AUSTIN, Texas-Texas State District Judge Scott McCowan ruled a fee imposed on wireless providers to finance the Texas Telecommunications Infrastructure Fund is disproportionate to commercial radio service providers and therefore unconstitutional.

The amount the fund asks CMRS companies to pay was determined to be a tax by the court, and Texas law states that “all taxes must be uniform in application,” explained Mark Stachiw, legal counsel for AirTouch Paging in Texas and a lead attorney for Paging Carriers for a Fair Assessment, which spent months fighting to change the fee.

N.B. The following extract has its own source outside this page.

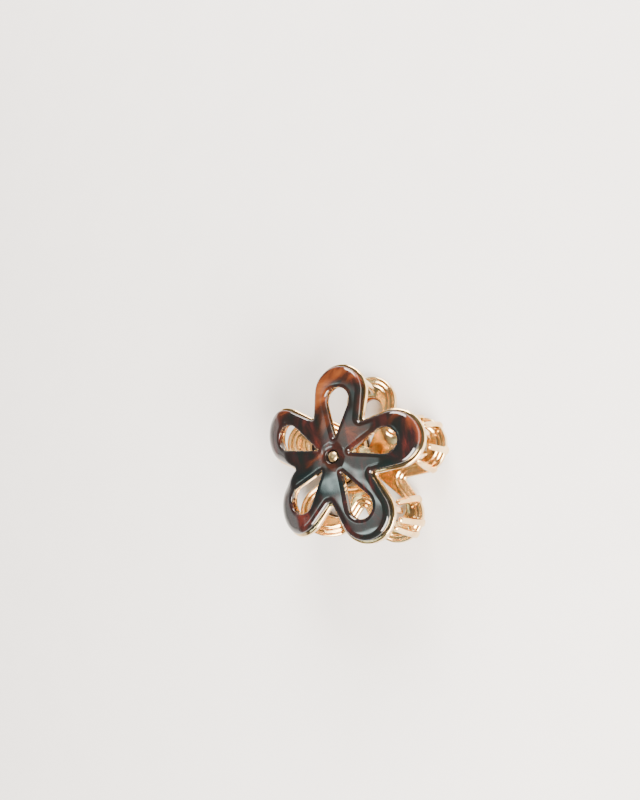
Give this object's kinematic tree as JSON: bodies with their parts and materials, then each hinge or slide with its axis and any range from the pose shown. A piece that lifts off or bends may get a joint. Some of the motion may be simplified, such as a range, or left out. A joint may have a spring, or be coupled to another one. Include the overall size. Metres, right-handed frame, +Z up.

Under the fund’s present statute, the amount a telecom company must pay the state is a percentage of revenues. The state’s CMRS providers would have owed a combined $75 million annually for 10 years, as would telecommunications utilities companies. Since CMRS providers generate significantly less revenue than telecom utilities, the payment per company would be much higher. For telecom utility companies to produce a $75 million total, each company must pay about 1.3 percent of revenues, said Stachiw. McCowan also ruled CMRS providers must pay 1.3 percent.

The Telecommunications Infrastructure Fund is designed to equip schools and other public institutions with various media equipment.

Separately, Pittencrieff Communications Inc. is seeking federal action to pre-empt the Texas statute.